Why don't you look it up and tell me smarty:

http://pubs.opengroup.org/onlinepubs/9699919799/utilities/sed.html


----------



## jwele (Nov 30, 2012)

UNIXgod said:
			
		

> Why don't you look it up and tell me smarty:
> 
> http://pubs.opengroup.org/onlinepubs/9699919799/utilities/sed.html



That is the funny part is when I posted previously I had just reached the one third mark on my first sed tutorial and saw this thread so I decided to try out the command for some sort of practice in cygwin on Windows. Both -E and -r worked and I did not know which version of sed was used for cygwin.
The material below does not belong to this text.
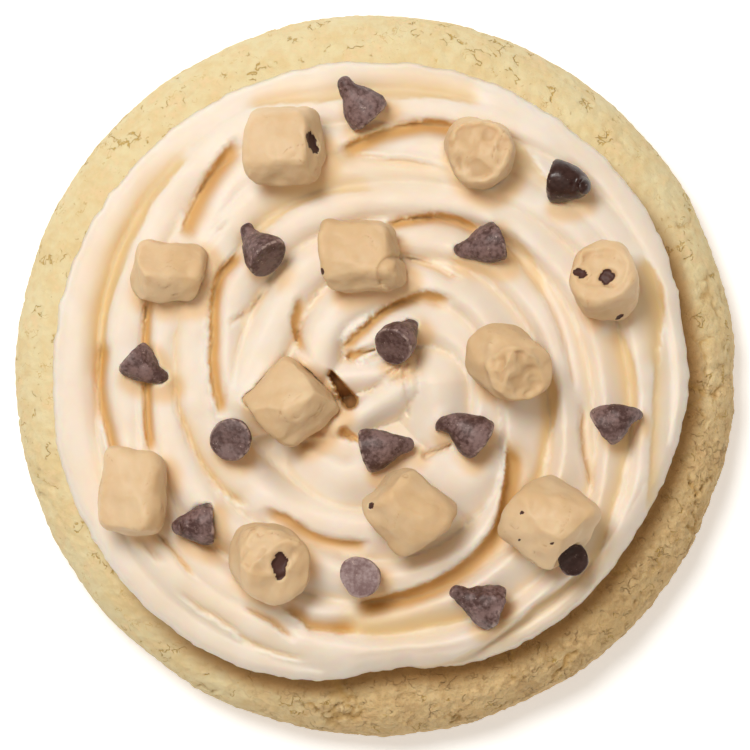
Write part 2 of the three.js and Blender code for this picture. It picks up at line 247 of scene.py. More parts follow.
swirl = {
    "eye": (1.85, -3.77),
    "outline": [45.7, 44.0, 42.9, 42.7, 42.5, 41.8, 41.1, 44.2, 46.5, 48.0, 49.2, 50.3,
                51.0, 51.8, 52.4, 52.6, 52.5, 52.1, 51.4, 50.9, 50.1, 49.3, 48.2, 46.5],
    "outlineStep": 15,
    "step": 30,
    # the ridges are broad and flat on one side of the eye, narrow and crisp on the other:
    # sharpness, inner and outer half width, drop
    "broad": (3.0, 3.2, 3.2, 1.9),
    "crisp": (1.3, 1.9, 5.2, 3.6),
    "crispHeading": 20,
    "petalDrop": 3.0,
    "taper": 16, "taperSink": 4,
    "floor": 3.0,
    "edge": 0.6,
    "wallRun": 3.0, "wallHeight": 7.6, "wallSlope": 2,
    "ridges": [
        {"start": 240, "width": 1.15, "high": 10.8, "low": 8.8,
         "radii": [9.5, 10.8, 12.6, 13.6, 13.9, 14.2, 15.8, 18.8, 20.5, 25.1,
                   29, 32.3, 35.9, 35, 36.1, 38.5, 38.4, 40.5, 40.6]},
        {"start": 210, "width": 1, "high": 11.4, "low": 8.2,
         "radii": [12.2, 15, 16.4, 18.8, 18.5, 17.8, 20.7, 25.1, 26.7, 27,
                   31.6, 34.2, 36.6, 40.5, 38.3, 40.2, 42.2]},
        {"start": 180, "width": 1, "high": 10.8, "low": 8.2,
         "radii": [21.4, 20.2, 23, 23.9, 25.1, 25.9, 26.6, 28.9, 30.7, 32, 35.6, 38.4, 35.5]},
        {"start": 180, "width": 1, "high": 10.4, "low": 7.4,
         "radii": [24.4, 28.1, 29.7, 30.1, 31.8, 32.6, 32.8, 36, 37.8, 37.9,
                   39.1, 41.6, 39.9, 42.8, 46.2, 44.1, 45.8]},
        {"start": 458, "width": 1.1, "high": 6.4, "low": 7,
         "radii": [42.3, 44.4, 46.8, 48.3, 50.3, 49.4, 48.6, 46.7, 44.9, 43.5]},
    ],
    "petals": [
        {"from": (4.5, 0.5), "to": (-5.4, -0.4), "high": 11.6, "low": 10.2, "width": 2.6},
        {"from": (5.2, -1.3), "to": (-5.1, -7.8), "high": 11.8, "low": 9.6, "width": 3},
        {"from": (9.4, -1.3), "to": (10, -8.7), "high": 12.2, "low": 11.2, "width": 4.6},
        {"from": (14.2, -14.5), "to": (-3.8, -14.5), "high": 11, "low": 10.6, "width": 6},
    ],
    # folds where one ridge laps over the next: angles, radii of the crisp edge, depth, width and
    # which way the wall faces, 1 towards the eye and -1 away from it
    "folds": [
        ((217, 225, 235, 241), (40.3, 41.8, 44.6, 46.2), 2.8, 2.9, 1),
        ((258, 265, 270, 279, 287), (38.6, 40.3, 41.5, 42.9, 43.5), 3.0, 2.5, 1),
        ((257, 270, 283), (38.5, 36.9, 36.0), 1.4, 0.8, 1),
        ((166, 180, 190, 198, 204), (37.1, 37.1, 37.8, 39.1, 40.1), 3.2, 1.5, 1),
        ((160, 174, 180, 186, 193), (42.6, 43.2, 43.9, 44.4, 44.8), 2.8, 2.0, 1),
        ((173, 180, 190, 199, 210, 217, 227), (25.4, 26, 27.2, 28.6, 30.8, 32.1, 32.2), 3.2, 1.8, 1),
        ((175, 189), (24.3, 24.7), 1.6, 0.6, 1),
        ((205, 212, 219, 227, 233), (14.0, 16.3, 18.6, 20.1, 20.9), 3.0, 1.9, 1),
        ((267, 277, 286, 292, 301), (26.7, 28.1, 29.4, 29.7, 29.8), 3.0, 1.7, 1),
        ((303, 317, 330, 345, 359), (29.3, 28.1, 28.0, 27.8, 28.1), 1.3, 1.0, -1),
        ((223, 240, 254, 272, 290, 305), (10.5, 10.9, 12.1, 14.8, 17.4, 18.1), 3.2, 1.7, 1),
        ((272, 283, 297, 304), (22, 21.8, 21.5, 22.4), 2.0, 1.0, 1),
        ((141, 150, 160, 170, 178, 187), (26.7, 28.5, 29.7, 30.8, 31.8, 33.0), 1.6, 1.0, 1),
        ((219, 224, 230), (36.5, 36.4, 36.5), 1.2, 0.6, 1),
        ((18, 38, 50, 61, 76, 88, 100), (18.9, 22.1, 24.9, 26.3, 28.0, 29.2, 31.0), 3.4, 2.8, -1),
        ((95, 117, 130, 140), (21.6, 22.6, 23.2, 24.3), 2.6, 1.8, -1),
        ((0, 8, 15, 22, 26), (28.9, 29.2, 30.6, 32.8, 34.2), 2.0, 1.0, -1),
        ((136, 144, 152), (39.6, 40.1, 40.9), 2.2, 0.8, 1),
        ((143, 152), (42.1, 43.6), 1.6, 1.2, 1),
        ((96, 104, 109, 112, 119), (36.0, 36.4, 36.9, 35.9, 35.1), 2.4, 2.0, 1),
        ((110, 118, 126), (39.2, 37.9, 38.3), 2.2, 1.0, 1),
        ((107, 120, 129, 138), (41.3, 42.4, 42.1, 43.3), 1.6, 0.6, 1),
        ((203, 215, 226), (26.9, 25.4, 24.2), 1.6, 0.8, 1),
    ],
    # soft hollows that deepen towards a crisp edge, shallow dips in the height with painted shade laid
    # over them: angles, edge radii, strength, widths, side
    "hollows": [
        ((182, 188, 195, 202, 208, 212, 217, 220, 224, 232),
         (42.8, 43.4, 43.8, 44.6, 44.9, 45.1, 45.6, 46.3, 46.4, 47.4),
         1.0, (1.4, 2.2, 2.8, 3.2, 3.2, 3.2, 3.0, 2.8, 2.4, 1.6), -1),
        ((243, 247, 252, 257, 262, 268, 276, 284, 289),
         (49.3, 48.3, 47.0, 45.8, 45.7, 45.6, 45.8, 46.6, 46.3),
         0.8, (1.2, 1.6, 2.0, 2.2, 2.6, 3.4, 4.0, 3.2, 2.0), -1),
        ((329, 334, 338, 342, 346, 350, 356), (44.6, 45.2, 45.4, 44.5, 43.0, 41.9, 41.4),
         1.0, (2.5, 4.0, 4.6, 4.2, 2.6, 1.6, 1.0), 1),
        ((344, 350, 355, 360, 366, 371, 376, 385), (40.6, 40.6, 40.3, 40.1, 40.3, 40.6, 41.3, 42.8),
         0.9, (1.2, 1.4, 1.5, 1.5, 1.6, 1.6, 1.8, 2.0), -1),
        ((340, 348, 353, 359, 372, 377, 382, 386, 391, 394, 398, 404),
         (36.0, 37.4, 37.8, 37.8, 37.7, 37.4, 37.7, 38.2, 39.2, 39.6, 39.8, 39.5),
         0.8, (2.0, 4.0, 4.0, 3.0, 2.0, 1.8, 2.0, 2.4, 2.4, 2.2, 2.0, 1.5), 1),
        ((12, 20, 30, 40, 50, 60), (18.2, 19.2, 20.8, 22.5, 24.9, 26.3), 0.7, (3, 4, 5, 5, 4, 3), -1),
        ((338, 345, 357, 367, 374, 381, 388, 393, 399, 406),
         (24.8, 25.2, 26.0, 25.6, 25.1, 25.3, 26.1, 25.9, 25.5, 25.8),
         1.0, (1.2, 1.8, 2.2, 1.8, 1.3, 1.1, 1.5, 2.2, 2.6, 1.6), 1),
        ((66, 77, 87, 99, 106), (35.3, 35.4, 35.4, 36.0, 36.6), 1.0, (2.0, 2.6, 3.2, 3.2, 2.5), 1),
        ((303, 308, 315, 322, 329), (31.4, 31.5, 31.0, 30.0, 29.3), 0.7, (1.5, 2.4, 2.8, 2.2, 1.2), 1),
        ((293, 297, 301, 305, 310), (44.6, 44.2, 43.0, 41.5, 40.0), 0.7, (2.0, 3.0, 3.0, 2.4, 1.0), 1),
        ((254, 262, 270, 278, 288), (38.7, 37.8, 36.9, 36.3, 36.3), 0.45, (3, 4.5, 4.5, 4.0, 3.0), 1),
        ((222, 232, 242, 251, 260, 269), (31.0, 31.5, 32.1, 32.0, 32.0, 31.2),
         0.7, (2.0, 3.0, 3.8, 3.6, 3.0, 2.0), -1),
        ((178, 184, 191, 198, 204), (31.8, 32.2, 32.9, 33.9, 34.6), 0.6, (1.0, 1.1, 1.1, 1.2, 1.0), 1),
        ((30, 44, 54, 66, 73, 80, 94), (40.4, 38.7, 38.2, 39.5, 40.2, 40.6, 41.2),
         0.55, (2.0, 3.0, 3.0, 2.6, 2.2, 1.8, 1.2), -1),
        ((105, 112, 120, 130, 140), (41.2, 41.8, 42.4, 42.1, 43.4), 0.4, (1.6, 2.0, 2.0, 2.0, 1.4), 1),
        ((141, 150, 160, 170, 180), (26.7, 28.5, 29.7, 30.8, 31.9), 0.6, (2.4, 2.6, 2.4, 2.0, 1.4), 1),
    ],
    "hollowDrop": 0.9, "hollowSpread": 1.25, "hollowFade": 1.5, "hollowEnds": 3.5,
    # the rim of the lower right drops to a ledge outside this line
    "ledge": ((34, 44, 49, 54, 61, 66, 73, 80, 92),
              (40.2, 38.7, 38.5, 38.2, 38.8, 39.5, 40.2, 40.6, 41.2)),
    "ledgeDrop": 2.6, "ledgeRun": (-0.3, 0.6), "ledgeEnds": 8,
    # the wall of a fold or hollow, from its crisp edge inwards, and the lip outside it
    "foldWall": (-0.25, 0.3), "foldShare": 0.72, "foldFloor": 3, "foldEnds": 3.0, "foldWander": 0.2,
    "foldLip": 0.15, "lipWidth": 0.9, "lipBack": (-0.25, 0.1),
    "degreeArc": 0.0175,    # arc of one degree, as a share of the radius
    # gaps between the last lobes: both ends, depth, half width at each end
    "gaps": [
        ((-6.7, 0.3), (-3.8, -4.0), 5.0, 0.45, 1.25), ((-3.6, 2.9), (-0.3, 3.9), 2.6, 0.8, 0.4),
        ((-4.6, -8.7), (-2.4, -10.0), 2.6, 0.9, 0.4), ((7.7, -12.2), (11.5, -10.5), 1.6, 0.6, 0.3),
        ((4.5, 1.2), (5.0, -6.0), 0.6, 0.5, 0.3), ((3.2, 1.0), (-3.0, -4.0), 0.8, 0.4, 0.6),
        ((-10.4, -10.4), (-4.6, -11.6), 1.1, 0.6, 1.7),
    ],
    "gapSharpness": (2, 1.2), "gapShade": 0.7,
}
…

After I got home I checked the man page for FreeBSD and noticed that it said -r was the GNU equivalent to the BSD -E. The link you posted did not mention either -E or -r but maybe I just couldn't find it when I searched for it in the web browser and I could not find any note of -E vs -r in the tutorial I was reading.


----------



## UNIXgod (Nov 30, 2012)

jwele said:
			
		

> That is the funny part is when I posted previously I had just reached the one third mark on my first sed tutorial and saw this thread so I decided to try out the command for some sort of practice in cygwin on Windows. Both -E and -r worked and I did not know which version of sed was used for cygwin. After I got home I checked the man page for FreeBSD and noticed that it said -r was the GNU equivalent to the BSD -E. The link you posted did not mention either -E or -r but maybe I just couldn't find it when I searched for it in the web browser and I could not find any note of -E vs -r in the tutorial I was reading.



Both -r and -E are extensions -- Look at re_format() bugs for further advice as well as standards on the FreeBSD man page for sed. In this case specifically gnu extensions which are considered a superset of posix which at this time FreeBSD sed() provides compatibility with. The old saying was to "filter early and filter often". I'd personally find another way of dealing with the filtering over expecting sed to be the only tool used. Sed is not awk. Even where awk is used it's preferred to be chained together via other utilities via pipe.


----------